-- START EXTRACTED DATA --

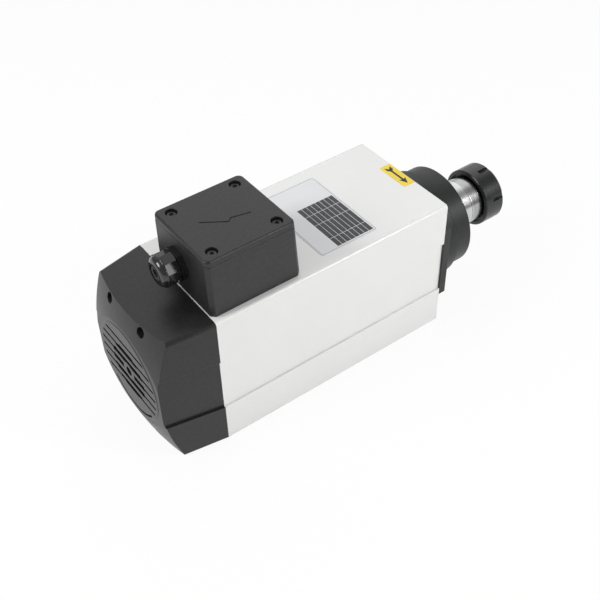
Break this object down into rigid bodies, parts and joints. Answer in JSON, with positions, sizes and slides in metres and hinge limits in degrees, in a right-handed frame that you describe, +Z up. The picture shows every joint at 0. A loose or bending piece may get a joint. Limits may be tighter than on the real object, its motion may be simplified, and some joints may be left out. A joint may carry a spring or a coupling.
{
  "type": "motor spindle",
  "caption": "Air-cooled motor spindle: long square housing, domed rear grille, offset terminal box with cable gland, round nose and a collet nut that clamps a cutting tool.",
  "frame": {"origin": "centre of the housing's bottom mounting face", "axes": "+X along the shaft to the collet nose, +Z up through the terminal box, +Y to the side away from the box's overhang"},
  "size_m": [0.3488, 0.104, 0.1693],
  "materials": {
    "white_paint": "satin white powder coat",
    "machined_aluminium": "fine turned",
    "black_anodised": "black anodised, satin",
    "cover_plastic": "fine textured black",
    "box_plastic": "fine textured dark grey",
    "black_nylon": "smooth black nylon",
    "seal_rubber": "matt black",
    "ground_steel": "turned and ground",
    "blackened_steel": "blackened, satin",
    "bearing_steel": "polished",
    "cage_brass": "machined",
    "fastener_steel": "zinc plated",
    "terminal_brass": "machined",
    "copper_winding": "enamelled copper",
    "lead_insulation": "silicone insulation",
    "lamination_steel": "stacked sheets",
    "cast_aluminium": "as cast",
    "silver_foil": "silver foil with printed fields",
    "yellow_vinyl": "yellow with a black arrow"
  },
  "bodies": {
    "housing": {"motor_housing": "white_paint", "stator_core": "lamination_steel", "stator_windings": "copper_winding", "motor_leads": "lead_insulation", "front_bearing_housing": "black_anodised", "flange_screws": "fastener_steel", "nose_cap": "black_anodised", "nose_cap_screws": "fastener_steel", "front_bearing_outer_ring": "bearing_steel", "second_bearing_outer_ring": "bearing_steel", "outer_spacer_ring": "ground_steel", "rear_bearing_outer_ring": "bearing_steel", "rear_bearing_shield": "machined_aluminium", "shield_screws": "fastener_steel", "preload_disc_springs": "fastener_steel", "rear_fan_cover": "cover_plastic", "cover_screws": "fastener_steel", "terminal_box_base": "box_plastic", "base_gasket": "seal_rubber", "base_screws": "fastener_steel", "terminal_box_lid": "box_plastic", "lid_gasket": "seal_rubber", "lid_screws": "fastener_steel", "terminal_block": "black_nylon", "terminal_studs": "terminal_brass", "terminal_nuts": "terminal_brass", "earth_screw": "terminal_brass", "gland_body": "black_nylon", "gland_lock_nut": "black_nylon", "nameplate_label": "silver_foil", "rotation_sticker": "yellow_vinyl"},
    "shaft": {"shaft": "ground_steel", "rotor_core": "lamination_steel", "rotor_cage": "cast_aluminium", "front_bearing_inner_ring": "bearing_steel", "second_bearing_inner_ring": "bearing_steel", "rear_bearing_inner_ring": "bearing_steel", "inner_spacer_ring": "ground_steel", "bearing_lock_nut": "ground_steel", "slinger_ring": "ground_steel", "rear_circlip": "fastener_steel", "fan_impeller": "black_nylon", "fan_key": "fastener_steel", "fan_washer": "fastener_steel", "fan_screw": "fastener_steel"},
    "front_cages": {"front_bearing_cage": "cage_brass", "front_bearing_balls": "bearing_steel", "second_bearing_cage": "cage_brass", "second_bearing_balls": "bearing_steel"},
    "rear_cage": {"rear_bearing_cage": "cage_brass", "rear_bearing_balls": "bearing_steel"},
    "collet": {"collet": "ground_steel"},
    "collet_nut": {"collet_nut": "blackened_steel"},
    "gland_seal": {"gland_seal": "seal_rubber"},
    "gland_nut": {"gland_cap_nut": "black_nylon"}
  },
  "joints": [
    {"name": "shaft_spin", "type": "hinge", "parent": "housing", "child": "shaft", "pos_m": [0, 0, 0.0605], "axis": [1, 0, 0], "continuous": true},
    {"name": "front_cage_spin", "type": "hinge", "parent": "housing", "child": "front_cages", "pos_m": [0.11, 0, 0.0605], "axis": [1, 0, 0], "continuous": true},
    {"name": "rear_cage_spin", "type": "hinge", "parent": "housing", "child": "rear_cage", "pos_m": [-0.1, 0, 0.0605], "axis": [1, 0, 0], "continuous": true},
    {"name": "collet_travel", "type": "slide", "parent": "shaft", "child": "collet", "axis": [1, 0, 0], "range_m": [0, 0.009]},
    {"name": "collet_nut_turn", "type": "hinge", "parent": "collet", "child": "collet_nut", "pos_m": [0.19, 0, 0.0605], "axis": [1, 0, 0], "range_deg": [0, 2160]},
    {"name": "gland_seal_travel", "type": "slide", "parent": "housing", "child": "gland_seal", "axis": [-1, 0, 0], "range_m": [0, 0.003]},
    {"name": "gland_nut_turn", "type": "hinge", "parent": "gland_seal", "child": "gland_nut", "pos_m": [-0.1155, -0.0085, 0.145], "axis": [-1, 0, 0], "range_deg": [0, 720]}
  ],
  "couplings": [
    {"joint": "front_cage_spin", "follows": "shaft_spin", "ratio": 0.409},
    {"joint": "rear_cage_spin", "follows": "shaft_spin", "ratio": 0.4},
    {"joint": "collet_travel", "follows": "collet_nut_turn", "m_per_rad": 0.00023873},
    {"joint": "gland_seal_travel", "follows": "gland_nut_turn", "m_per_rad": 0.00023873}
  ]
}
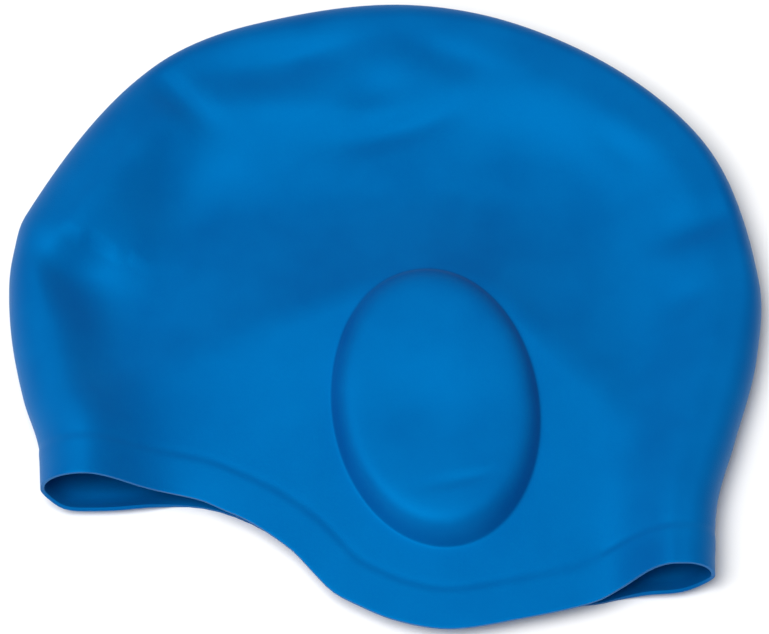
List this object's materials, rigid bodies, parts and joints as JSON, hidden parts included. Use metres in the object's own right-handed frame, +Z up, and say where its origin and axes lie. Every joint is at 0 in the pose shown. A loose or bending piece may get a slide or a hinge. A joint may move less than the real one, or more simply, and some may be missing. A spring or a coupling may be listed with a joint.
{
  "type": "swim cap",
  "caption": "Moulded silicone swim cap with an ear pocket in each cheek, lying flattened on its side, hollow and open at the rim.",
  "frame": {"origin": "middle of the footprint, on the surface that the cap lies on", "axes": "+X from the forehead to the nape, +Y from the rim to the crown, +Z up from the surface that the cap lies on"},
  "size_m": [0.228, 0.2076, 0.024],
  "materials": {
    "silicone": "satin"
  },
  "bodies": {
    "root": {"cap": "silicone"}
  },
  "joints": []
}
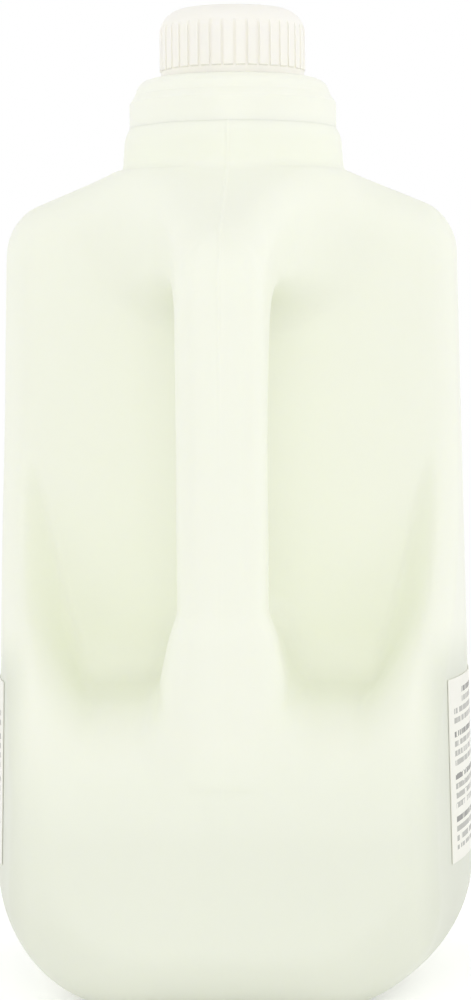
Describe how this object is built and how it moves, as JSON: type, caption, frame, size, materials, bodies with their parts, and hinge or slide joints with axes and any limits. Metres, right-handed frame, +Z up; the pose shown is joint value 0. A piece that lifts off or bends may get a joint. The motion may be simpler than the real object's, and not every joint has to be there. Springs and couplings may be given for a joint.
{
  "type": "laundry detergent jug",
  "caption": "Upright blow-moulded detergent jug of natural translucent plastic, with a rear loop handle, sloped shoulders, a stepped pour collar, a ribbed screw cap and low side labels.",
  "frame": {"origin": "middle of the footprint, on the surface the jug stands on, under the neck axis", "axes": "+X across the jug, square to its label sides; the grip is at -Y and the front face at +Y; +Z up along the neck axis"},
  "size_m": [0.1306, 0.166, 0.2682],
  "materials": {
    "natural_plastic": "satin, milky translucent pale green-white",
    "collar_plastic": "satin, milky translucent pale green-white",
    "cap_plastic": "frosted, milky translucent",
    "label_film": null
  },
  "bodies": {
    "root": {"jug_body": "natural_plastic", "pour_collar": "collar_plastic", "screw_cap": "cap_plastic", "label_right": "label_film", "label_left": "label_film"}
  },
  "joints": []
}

-- END EXTRACTED DATA --

#### PROBLEM TO WORK ON
Repeat every record, exactly as written.

#### RESPONSE TO THE TASK
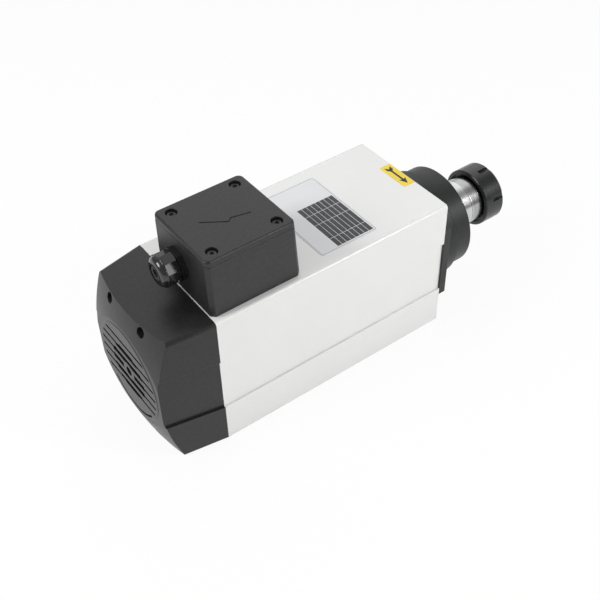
Break this object down into rigid bodies, parts and joints. Answer in JSON, with positions, sizes and slides in metres and hinge limits in degrees, in a right-handed frame that you describe, +Z up. The picture shows every joint at 0. A loose or bending piece may get a joint. Limits may be tighter than on the real object, its motion may be simplified, and some joints may be left out. A joint may carry a spring or a coupling.
{
  "type": "motor spindle",
  "caption": "Air-cooled motor spindle: long square housing, domed rear grille, offset terminal box with cable gland, round nose and a collet nut that clamps a cutting tool.",
  "frame": {"origin": "centre of the housing's bottom mounting face", "axes": "+X along the shaft to the collet nose, +Z up through the terminal box, +Y to the side away from the box's overhang"},
  "size_m": [0.3488, 0.104, 0.1693],
  "materials": {
    "white_paint": "satin white powder coat",
    "machined_aluminium": "fine turned",
    "black_anodised": "black anodised, satin",
    "cover_plastic": "fine textured black",
    "box_plastic": "fine textured dark grey",
    "black_nylon": "smooth black nylon",
    "seal_rubber": "matt black",
    "ground_steel": "turned and ground",
    "blackened_steel": "blackened, satin",
    "bearing_steel": "polished",
    "cage_brass": "machined",
    "fastener_steel": "zinc plated",
    "terminal_brass": "machined",
    "copper_winding": "enamelled copper",
    "lead_insulation": "silicone insulation",
    "lamination_steel": "stacked sheets",
    "cast_aluminium": "as cast",
    "silver_foil": "silver foil with printed fields",
    "yellow_vinyl": "yellow with a black arrow"
  },
  "bodies": {
    "housing": {"motor_housing": "white_paint", "stator_core": "lamination_steel", "stator_windings": "copper_winding", "motor_leads": "lead_insulation", "front_bearing_housing": "black_anodised", "flange_screws": "fastener_steel", "nose_cap": "black_anodised", "nose_cap_screws": "fastener_steel", "front_bearing_outer_ring": "bearing_steel", "second_bearing_outer_ring": "bearing_steel", "outer_spacer_ring": "ground_steel", "rear_bearing_outer_ring": "bearing_steel", "rear_bearing_shield": "machined_aluminium", "shield_screws": "fastener_steel", "preload_disc_springs": "fastener_steel", "rear_fan_cover": "cover_plastic", "cover_screws": "fastener_steel", "terminal_box_base": "box_plastic", "base_gasket": "seal_rubber", "base_screws": "fastener_steel", "terminal_box_lid": "box_plastic", "lid_gasket": "seal_rubber", "lid_screws": "fastener_steel", "terminal_block": "black_nylon", "terminal_studs": "terminal_brass", "terminal_nuts": "terminal_brass", "earth_screw": "terminal_brass", "gland_body": "black_nylon", "gland_lock_nut": "black_nylon", "nameplate_label": "silver_foil", "rotation_sticker": "yellow_vinyl"},
    "shaft": {"shaft": "ground_steel", "rotor_core": "lamination_steel", "rotor_cage": "cast_aluminium", "front_bearing_inner_ring": "bearing_steel", "second_bearing_inner_ring": "bearing_steel", "rear_bearing_inner_ring": "bearing_steel", "inner_spacer_ring": "ground_steel", "bearing_lock_nut": "ground_steel", "slinger_ring": "ground_steel", "rear_circlip": "fastener_steel", "fan_impeller": "black_nylon", "fan_key": "fastener_steel", "fan_washer": "fastener_steel", "fan_screw": "fastener_steel"},
    "front_cages": {"front_bearing_cage": "cage_brass", "front_bearing_balls": "bearing_steel", "second_bearing_cage": "cage_brass", "second_bearing_balls": "bearing_steel"},
    "rear_cage": {"rear_bearing_cage": "cage_brass", "rear_bearing_balls": "bearing_steel"},
    "collet": {"collet": "ground_steel"},
    "collet_nut": {"collet_nut": "blackened_steel"},
    "gland_seal": {"gland_seal": "seal_rubber"},
    "gland_nut": {"gland_cap_nut": "black_nylon"}
  },
  "joints": [
    {"name": "shaft_spin", "type": "hinge", "parent": "housing", "child": "shaft", "pos_m": [0, 0, 0.0605], "axis": [1, 0, 0], "continuous": true},
    {"name": "front_cage_spin", "type": "hinge", "parent": "housing", "child": "front_cages", "pos_m": [0.11, 0, 0.0605], "axis": [1, 0, 0], "continuous": true},
    {"name": "rear_cage_spin", "type": "hinge", "parent": "housing", "child": "rear_cage", "pos_m": [-0.1, 0, 0.0605], "axis": [1, 0, 0], "continuous": true},
    {"name": "collet_travel", "type": "slide", "parent": "shaft", "child": "collet", "axis": [1, 0, 0], "range_m": [0, 0.009]},
    {"name": "collet_nut_turn", "type": "hinge", "parent": "collet", "child": "collet_nut", "pos_m": [0.19, 0, 0.0605], "axis": [1, 0, 0], "range_deg": [0, 2160]},
    {"name": "gland_seal_travel", "type": "slide", "parent": "housing", "child": "gland_seal", "axis": [-1, 0, 0], "range_m": [0, 0.003]},
    {"name": "gland_nut_turn", "type": "hinge", "parent": "gland_seal", "child": "gland_nut", "pos_m": [-0.1155, -0.0085, 0.145], "axis": [-1, 0, 0], "range_deg": [0, 720]}
  ],
  "couplings": [
    {"joint": "front_cage_spin", "follows": "shaft_spin", "ratio": 0.409},
    {"joint": "rear_cage_spin", "follows": "shaft_spin", "ratio": 0.4},
    {"joint": "collet_travel", "follows": "collet_nut_turn", "m_per_rad": 0.00023873},
    {"joint": "gland_seal_travel", "follows": "gland_nut_turn", "m_per_rad": 0.00023873}
  ]
}
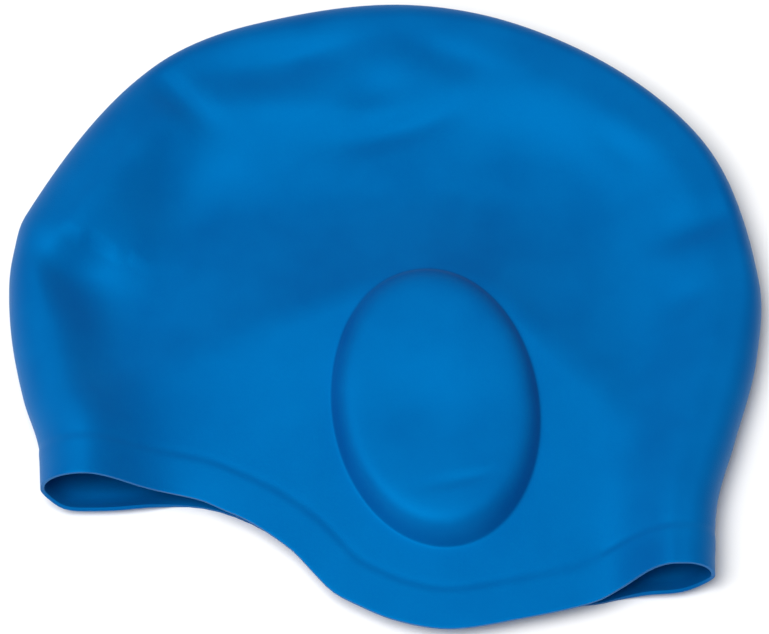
List this object's materials, rigid bodies, parts and joints as JSON, hidden parts included. Use metres in the object's own right-handed frame, +Z up, and say where its origin and axes lie. Every joint is at 0 in the pose shown. A loose or bending piece may get a slide or a hinge. A joint may move less than the real one, or more simply, and some may be missing. A spring or a coupling may be listed with a joint.
{
  "type": "swim cap",
  "caption": "Moulded silicone swim cap with an ear pocket in each cheek, lying flattened on its side, hollow and open at the rim.",
  "frame": {"origin": "middle of the footprint, on the surface that the cap lies on", "axes": "+X from the forehead to the nape, +Y from the rim to the crown, +Z up from the surface that the cap lies on"},
  "size_m": [0.228, 0.2076, 0.024],
  "materials": {
    "silicone": "satin"
  },
  "bodies": {
    "root": {"cap": "silicone"}
  },
  "joints": []
}
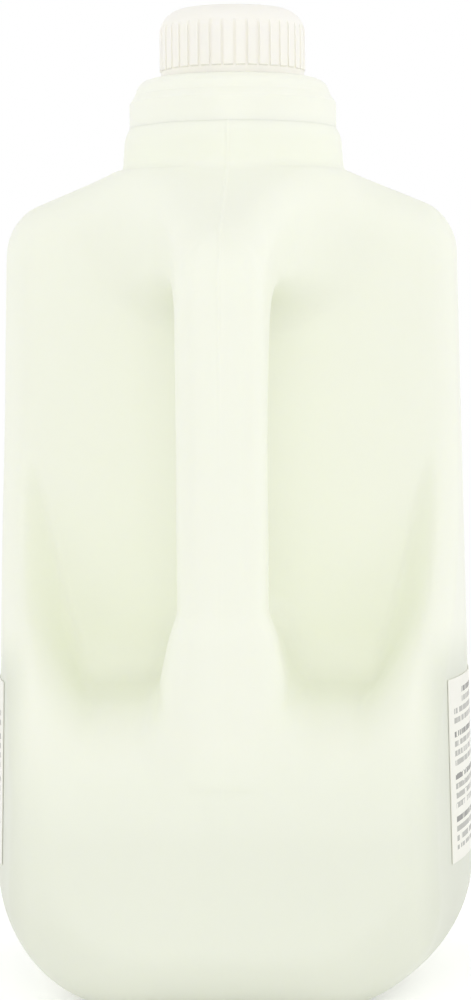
Describe how this object is built and how it moves, as JSON: type, caption, frame, size, materials, bodies with their parts, and hinge or slide joints with axes and any limits. Metres, right-handed frame, +Z up; the pose shown is joint value 0. A piece that lifts off or bends may get a joint. The motion may be simpler than the real object's, and not every joint has to be there. Springs and couplings may be given for a joint.
{
  "type": "laundry detergent jug",
  "caption": "Upright blow-moulded detergent jug of natural translucent plastic, with a rear loop handle, sloped shoulders, a stepped pour collar, a ribbed screw cap and low side labels.",
  "frame": {"origin": "middle of the footprint, on the surface the jug stands on, under the neck axis", "axes": "+X across the jug, square to its label sides; the grip is at -Y and the front face at +Y; +Z up along the neck axis"},
  "size_m": [0.1306, 0.166, 0.2682],
  "materials": {
    "natural_plastic": "satin, milky translucent pale green-white",
    "collar_plastic": "satin, milky translucent pale green-white",
    "cap_plastic": "frosted, milky translucent",
    "label_film": null
  },
  "bodies": {
    "root": {"jug_body": "natural_plastic", "pour_collar": "collar_plastic", "screw_cap": "cap_plastic", "label_right": "label_film", "label_left": "label_film"}
  },
  "joints": []
}